-- begin --
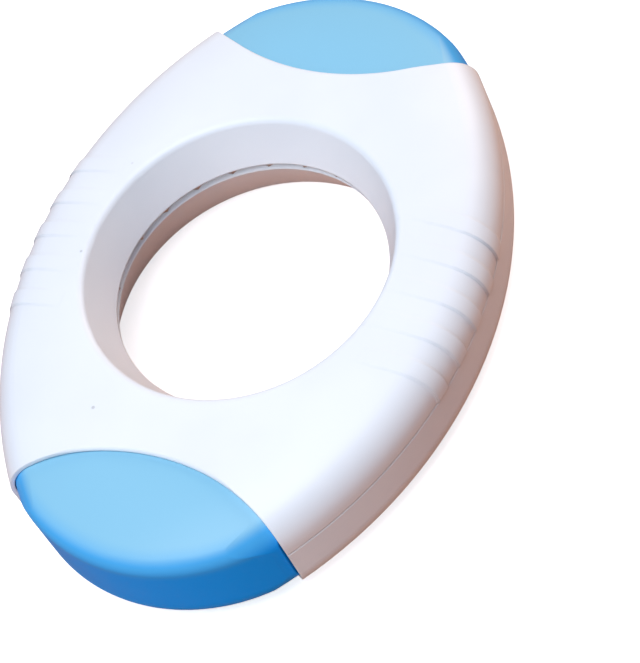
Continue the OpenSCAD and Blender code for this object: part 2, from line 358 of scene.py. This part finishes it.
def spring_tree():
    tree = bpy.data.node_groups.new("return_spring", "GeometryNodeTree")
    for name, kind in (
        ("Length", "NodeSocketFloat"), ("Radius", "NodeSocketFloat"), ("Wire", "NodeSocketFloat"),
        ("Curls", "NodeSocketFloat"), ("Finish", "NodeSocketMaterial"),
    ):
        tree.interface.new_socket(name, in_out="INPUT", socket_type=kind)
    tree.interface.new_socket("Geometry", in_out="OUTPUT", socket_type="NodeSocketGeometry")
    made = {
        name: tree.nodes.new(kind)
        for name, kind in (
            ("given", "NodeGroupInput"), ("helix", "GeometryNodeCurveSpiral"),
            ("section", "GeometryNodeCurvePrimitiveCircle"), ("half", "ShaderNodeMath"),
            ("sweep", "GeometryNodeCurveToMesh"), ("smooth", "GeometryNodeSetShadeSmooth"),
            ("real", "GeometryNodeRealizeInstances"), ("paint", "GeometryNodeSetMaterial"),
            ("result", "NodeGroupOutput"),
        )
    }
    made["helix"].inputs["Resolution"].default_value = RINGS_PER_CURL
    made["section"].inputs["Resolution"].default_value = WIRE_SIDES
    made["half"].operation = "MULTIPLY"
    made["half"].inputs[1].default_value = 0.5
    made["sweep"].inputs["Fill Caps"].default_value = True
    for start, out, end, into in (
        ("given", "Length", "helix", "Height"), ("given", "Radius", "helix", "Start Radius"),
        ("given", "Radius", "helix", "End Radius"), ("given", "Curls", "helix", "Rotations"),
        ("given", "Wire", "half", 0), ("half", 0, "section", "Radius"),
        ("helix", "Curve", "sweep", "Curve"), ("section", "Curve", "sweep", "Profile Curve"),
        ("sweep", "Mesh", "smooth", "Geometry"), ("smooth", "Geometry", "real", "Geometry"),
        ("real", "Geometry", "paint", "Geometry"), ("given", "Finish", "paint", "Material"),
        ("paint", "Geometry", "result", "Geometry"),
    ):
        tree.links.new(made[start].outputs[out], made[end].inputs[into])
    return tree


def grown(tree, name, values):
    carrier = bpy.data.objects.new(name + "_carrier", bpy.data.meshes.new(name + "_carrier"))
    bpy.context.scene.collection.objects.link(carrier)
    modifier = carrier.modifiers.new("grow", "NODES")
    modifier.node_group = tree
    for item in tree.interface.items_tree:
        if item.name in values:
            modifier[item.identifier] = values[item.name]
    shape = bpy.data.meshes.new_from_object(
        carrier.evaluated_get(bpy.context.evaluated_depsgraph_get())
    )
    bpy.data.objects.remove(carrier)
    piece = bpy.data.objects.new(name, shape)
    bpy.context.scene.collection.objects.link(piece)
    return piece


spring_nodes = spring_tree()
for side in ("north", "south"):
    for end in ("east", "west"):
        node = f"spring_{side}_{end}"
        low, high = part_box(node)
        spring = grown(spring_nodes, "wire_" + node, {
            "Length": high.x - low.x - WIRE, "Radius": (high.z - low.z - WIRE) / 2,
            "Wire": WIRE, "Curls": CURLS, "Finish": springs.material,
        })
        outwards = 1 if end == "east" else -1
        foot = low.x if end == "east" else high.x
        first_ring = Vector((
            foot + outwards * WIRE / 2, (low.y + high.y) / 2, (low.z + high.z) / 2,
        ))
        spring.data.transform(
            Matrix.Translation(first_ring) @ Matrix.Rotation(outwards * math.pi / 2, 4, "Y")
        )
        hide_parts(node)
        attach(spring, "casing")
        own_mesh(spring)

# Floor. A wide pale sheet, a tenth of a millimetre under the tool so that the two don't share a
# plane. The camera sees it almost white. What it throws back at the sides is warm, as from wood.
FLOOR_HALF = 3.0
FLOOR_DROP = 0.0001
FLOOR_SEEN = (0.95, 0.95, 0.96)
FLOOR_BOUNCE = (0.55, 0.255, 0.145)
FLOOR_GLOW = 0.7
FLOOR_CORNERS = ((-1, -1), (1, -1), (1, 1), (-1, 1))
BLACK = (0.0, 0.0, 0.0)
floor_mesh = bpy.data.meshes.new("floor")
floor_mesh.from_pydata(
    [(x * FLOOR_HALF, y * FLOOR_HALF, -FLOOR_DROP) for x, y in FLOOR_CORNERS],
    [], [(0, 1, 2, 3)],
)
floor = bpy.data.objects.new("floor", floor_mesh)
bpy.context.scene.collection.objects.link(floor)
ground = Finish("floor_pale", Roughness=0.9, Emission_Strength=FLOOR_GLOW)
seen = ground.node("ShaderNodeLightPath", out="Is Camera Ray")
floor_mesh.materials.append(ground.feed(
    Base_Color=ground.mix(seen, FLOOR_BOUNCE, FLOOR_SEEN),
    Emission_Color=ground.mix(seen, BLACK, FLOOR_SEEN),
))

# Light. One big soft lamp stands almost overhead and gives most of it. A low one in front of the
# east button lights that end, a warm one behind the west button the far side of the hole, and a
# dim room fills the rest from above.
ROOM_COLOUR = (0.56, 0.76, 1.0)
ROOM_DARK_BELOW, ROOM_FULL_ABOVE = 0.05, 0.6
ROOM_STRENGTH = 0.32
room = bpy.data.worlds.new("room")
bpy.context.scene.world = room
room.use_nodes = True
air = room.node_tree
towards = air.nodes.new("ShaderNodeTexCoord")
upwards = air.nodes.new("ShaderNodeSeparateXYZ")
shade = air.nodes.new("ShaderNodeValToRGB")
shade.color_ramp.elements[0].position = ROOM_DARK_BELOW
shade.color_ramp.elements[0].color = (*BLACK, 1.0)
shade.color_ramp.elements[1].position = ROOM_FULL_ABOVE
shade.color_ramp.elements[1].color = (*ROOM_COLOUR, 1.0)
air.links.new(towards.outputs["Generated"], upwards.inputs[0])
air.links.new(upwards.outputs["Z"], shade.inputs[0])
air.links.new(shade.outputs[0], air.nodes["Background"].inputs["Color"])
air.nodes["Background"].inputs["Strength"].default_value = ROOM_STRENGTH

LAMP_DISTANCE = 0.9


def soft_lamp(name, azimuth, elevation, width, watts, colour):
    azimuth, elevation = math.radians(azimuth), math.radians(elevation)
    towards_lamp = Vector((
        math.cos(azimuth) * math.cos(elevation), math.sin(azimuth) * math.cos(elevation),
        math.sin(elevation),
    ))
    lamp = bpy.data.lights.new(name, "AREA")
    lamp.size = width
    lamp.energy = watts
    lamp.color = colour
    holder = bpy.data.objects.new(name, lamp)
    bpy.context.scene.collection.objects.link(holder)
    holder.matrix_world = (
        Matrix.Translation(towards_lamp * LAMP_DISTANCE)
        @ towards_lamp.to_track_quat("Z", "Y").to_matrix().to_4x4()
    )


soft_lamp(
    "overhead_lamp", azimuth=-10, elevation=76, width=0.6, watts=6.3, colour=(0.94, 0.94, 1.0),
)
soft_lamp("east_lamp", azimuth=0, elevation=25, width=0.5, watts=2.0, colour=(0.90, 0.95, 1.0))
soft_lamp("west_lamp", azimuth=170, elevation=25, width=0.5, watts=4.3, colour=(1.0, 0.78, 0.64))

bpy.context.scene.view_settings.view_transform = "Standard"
-- end --
# [TASK]
Scan the listing above and copy all lines containing the word "scene".

# [OUTPUT]
Continue the OpenSCAD and Blender code for this object: part 2, from line 358 of scene.py. This part finishes it.
    bpy.context.scene.collection.objects.link(carrier)
    bpy.context.scene.collection.objects.link(piece)
bpy.context.scene.collection.objects.link(floor)
bpy.context.scene.world = room
    bpy.context.scene.collection.objects.link(holder)
bpy.context.scene.view_settings.view_transform = "Standard"